Goldman Sachs, once an investment bank, has gone through very interesting times in its 130 years of existence. There has not yet been a comprehensive book that traces, analyses and puts into perspective the behemoth that became synonymous with high-flying dealmakers and aggressiveness on Wall Street.

Charles D. Ellis, who for 30 years was a managing partner of Greenwich Associates, an international strategy consulting company, has attempted a-first-of-its-kind and has put together a page-turner. His insights go beyond deal-making capabilities of Goldman partners. It delves into the minds of men who made investment banking a religion in Goldman; their creative finance options, which were radical at those times, and a vision that would be a benchmark for any financial firm.

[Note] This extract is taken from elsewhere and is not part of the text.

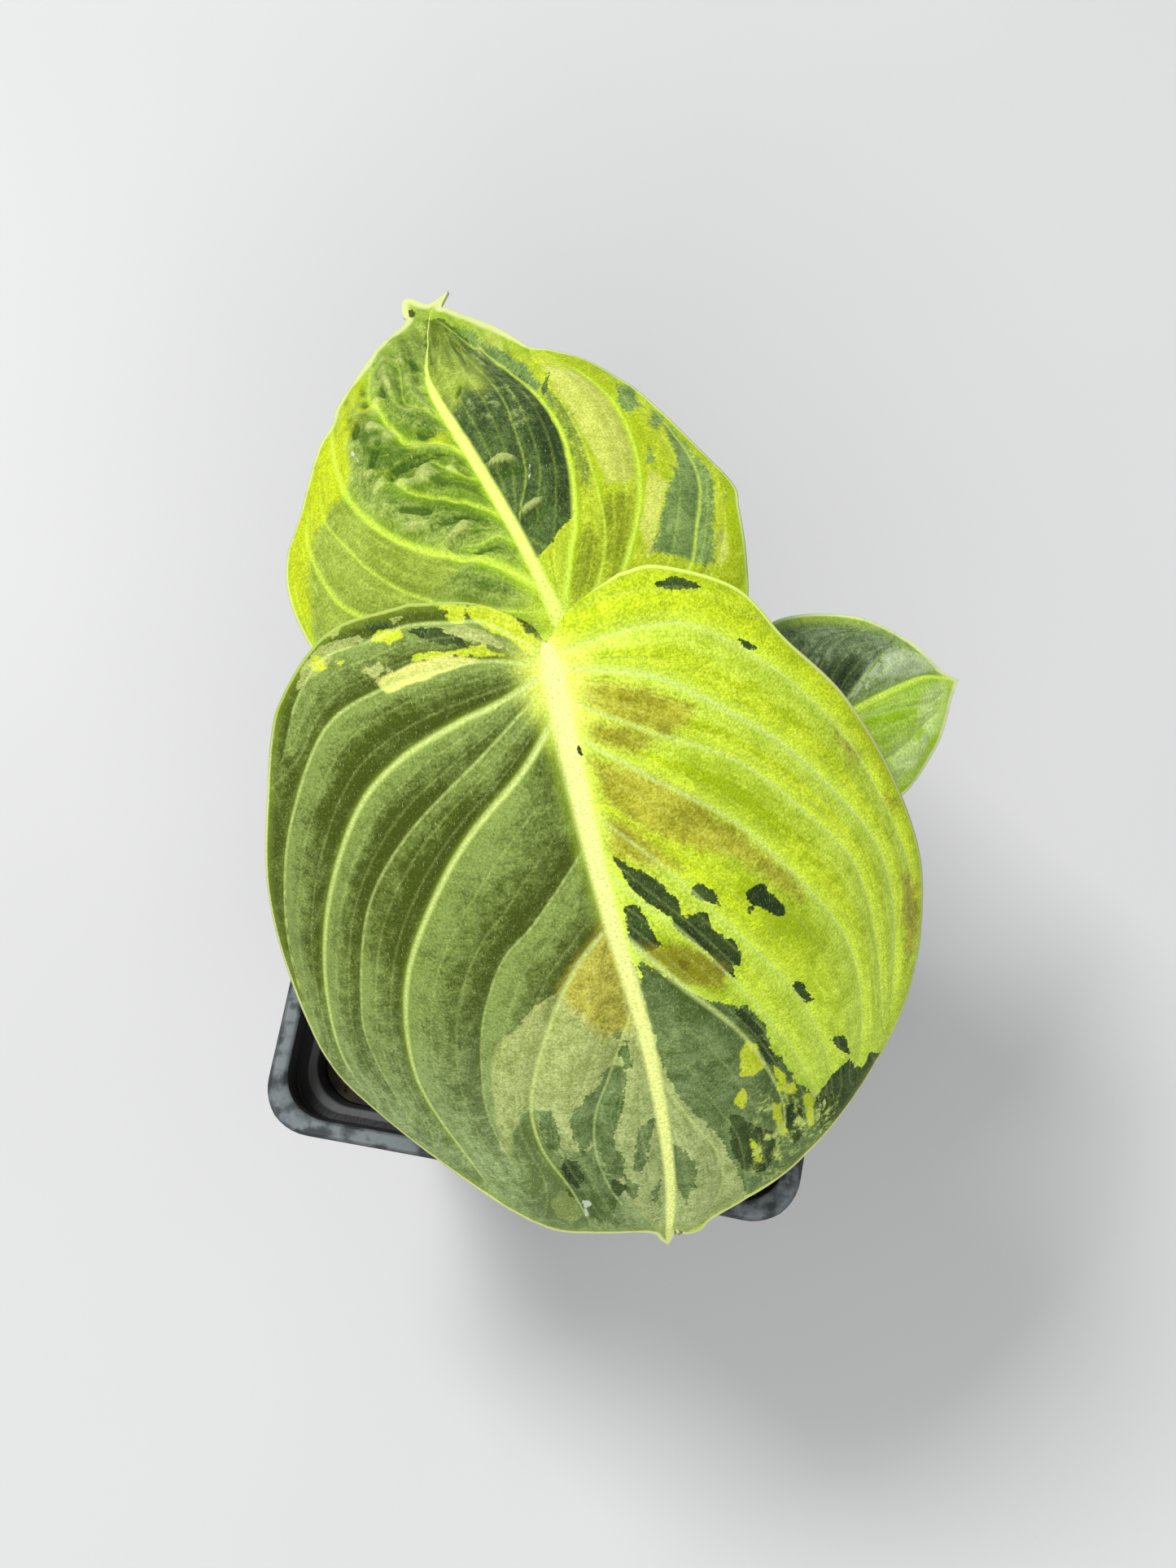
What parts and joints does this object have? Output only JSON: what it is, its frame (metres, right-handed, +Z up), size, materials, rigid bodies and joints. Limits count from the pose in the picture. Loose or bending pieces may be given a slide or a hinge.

Ellis reveals the inside story of the firm’s survival capacities. From financial storms of the 1929 Wall Street crash and the Great Depression and Robert Maxwell’s abusive frauds to insider trading scandals and the recent subprime meltdown. The company that we know today was unable to break into what was the major part of securities business in the early 20th century — underwriting the new bond and stock issues of the rapidly expanding, cash-hungry railroads. Marcus Goldman, a German-Jewish immigrant, and his son-in-law Samuel Sachs turned it into a financial giant in the niche market of financing small businesses in the 1890s.

It was a time when the US was morphing into an economic giant and spending on underwritings on infrastructure were a rage. This was dominated by the likes of JPMorgan, Kuhn Loeb and Spreyer & Co., who even told Henry Goldman that they will do whatever it takes them to prevent his firm from getting any part of this large and lucrative business.

Ironically, this proved to be fortunate. If Goldman had concentrated its energy there, it would have struggled for years to build up a share of a business that had already peaked; and like in any economics theory, after...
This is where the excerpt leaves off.